YOUR GOAL.
Pick out the lines below that contain the string "scene" and copy them all.

GIVEN DATA.
** BEGIN **
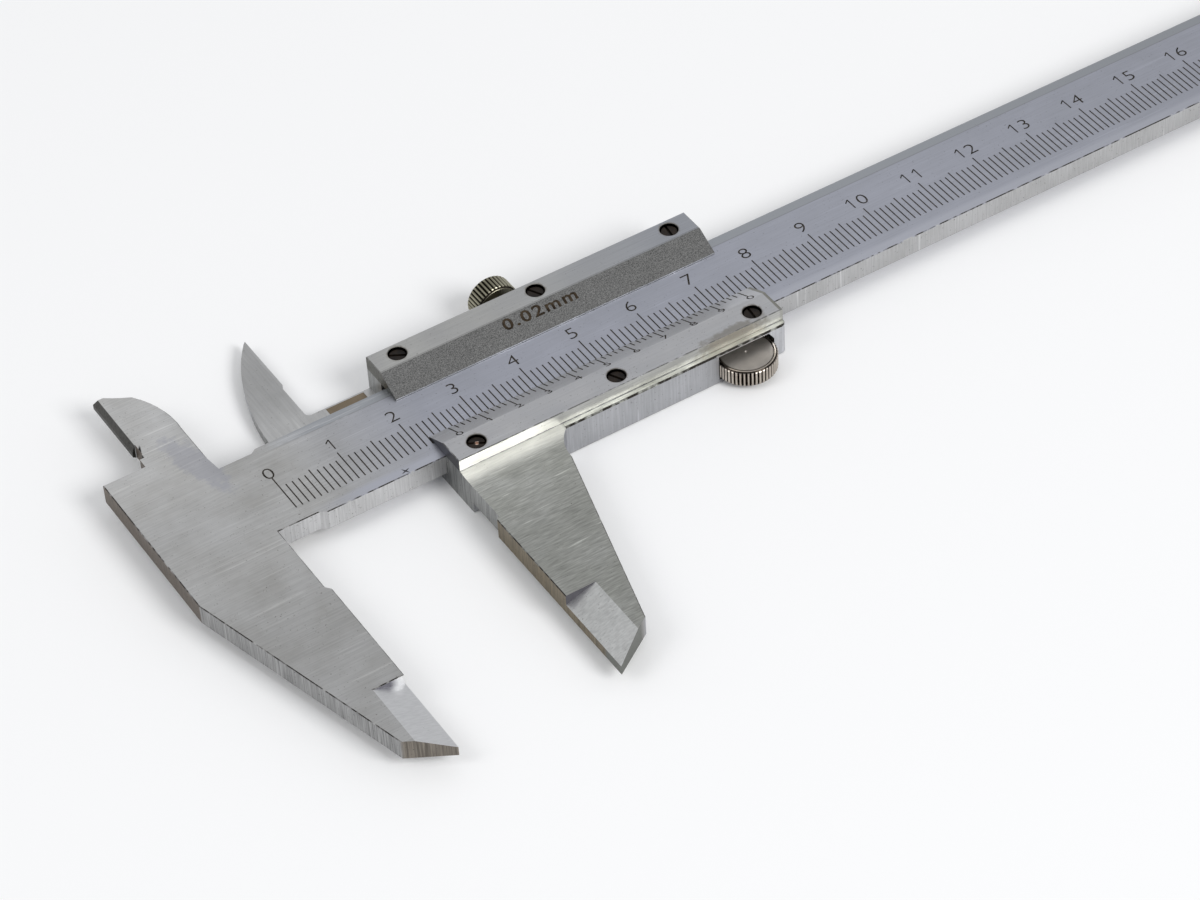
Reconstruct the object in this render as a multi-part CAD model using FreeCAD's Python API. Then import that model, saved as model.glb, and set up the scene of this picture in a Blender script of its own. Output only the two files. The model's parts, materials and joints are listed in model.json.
** END **
** BEGIN **
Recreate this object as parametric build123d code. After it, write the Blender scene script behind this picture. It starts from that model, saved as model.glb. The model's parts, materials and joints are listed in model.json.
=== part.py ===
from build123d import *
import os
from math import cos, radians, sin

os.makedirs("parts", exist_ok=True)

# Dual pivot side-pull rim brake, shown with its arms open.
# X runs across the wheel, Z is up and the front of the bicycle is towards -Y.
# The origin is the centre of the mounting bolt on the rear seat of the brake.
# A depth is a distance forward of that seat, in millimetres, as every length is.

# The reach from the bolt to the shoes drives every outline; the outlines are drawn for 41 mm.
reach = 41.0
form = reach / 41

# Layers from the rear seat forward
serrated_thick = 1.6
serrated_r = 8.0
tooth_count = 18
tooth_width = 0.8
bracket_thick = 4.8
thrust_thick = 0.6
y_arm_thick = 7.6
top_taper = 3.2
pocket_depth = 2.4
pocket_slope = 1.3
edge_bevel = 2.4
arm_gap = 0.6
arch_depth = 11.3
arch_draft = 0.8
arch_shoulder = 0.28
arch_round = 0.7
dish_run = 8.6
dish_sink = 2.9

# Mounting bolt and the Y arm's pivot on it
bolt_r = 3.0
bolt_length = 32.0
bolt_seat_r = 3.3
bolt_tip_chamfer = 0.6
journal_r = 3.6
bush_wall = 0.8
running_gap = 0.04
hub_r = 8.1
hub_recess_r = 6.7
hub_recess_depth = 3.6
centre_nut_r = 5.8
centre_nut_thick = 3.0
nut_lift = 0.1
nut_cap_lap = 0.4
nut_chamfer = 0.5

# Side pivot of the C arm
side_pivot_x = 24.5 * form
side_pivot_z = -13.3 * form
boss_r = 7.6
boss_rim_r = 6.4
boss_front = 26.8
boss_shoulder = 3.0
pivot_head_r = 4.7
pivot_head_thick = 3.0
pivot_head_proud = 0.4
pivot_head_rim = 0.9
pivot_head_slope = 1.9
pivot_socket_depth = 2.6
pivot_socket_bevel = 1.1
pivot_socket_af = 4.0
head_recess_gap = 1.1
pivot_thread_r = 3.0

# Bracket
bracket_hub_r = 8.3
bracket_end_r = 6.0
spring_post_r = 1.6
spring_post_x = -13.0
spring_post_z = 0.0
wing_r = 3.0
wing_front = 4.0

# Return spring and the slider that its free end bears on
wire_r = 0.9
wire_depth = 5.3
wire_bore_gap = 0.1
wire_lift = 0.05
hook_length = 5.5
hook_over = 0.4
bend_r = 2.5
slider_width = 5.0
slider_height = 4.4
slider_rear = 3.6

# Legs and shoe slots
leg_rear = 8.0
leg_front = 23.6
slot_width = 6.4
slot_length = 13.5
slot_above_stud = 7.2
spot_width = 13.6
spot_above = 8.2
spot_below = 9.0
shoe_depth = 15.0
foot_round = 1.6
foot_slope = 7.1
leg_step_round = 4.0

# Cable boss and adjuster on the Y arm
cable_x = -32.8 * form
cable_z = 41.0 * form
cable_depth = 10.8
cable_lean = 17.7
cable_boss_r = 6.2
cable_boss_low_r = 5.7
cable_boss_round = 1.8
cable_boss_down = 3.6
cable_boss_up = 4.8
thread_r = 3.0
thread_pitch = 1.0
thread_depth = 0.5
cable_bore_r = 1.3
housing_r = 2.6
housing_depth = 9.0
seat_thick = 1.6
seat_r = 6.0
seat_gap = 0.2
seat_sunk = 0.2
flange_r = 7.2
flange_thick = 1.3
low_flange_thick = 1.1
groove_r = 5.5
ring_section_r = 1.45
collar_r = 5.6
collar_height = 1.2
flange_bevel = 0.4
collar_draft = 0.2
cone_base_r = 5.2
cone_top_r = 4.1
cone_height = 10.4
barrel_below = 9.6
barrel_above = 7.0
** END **
** BEGIN **
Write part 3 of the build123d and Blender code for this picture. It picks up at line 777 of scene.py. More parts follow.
** END **
RESPONSE TO THIS TASK.
Reconstruct the object in this render as a multi-part CAD model using FreeCAD's Python API. Then import that model, saved as model.glb, and set up the scene of this picture in a Blender script of its own. Output only the two files. The model's parts, materials and joints are listed in model.json.
Recreate this object as parametric build123d code. After it, write the Blender scene script behind this picture. It starts from that model, saved as model.glb. The model's parts, materials and joints are listed in model.json.
Write part 3 of the build123d and Blender code for this picture. It picks up at line 777 of scene.py. More parts follow.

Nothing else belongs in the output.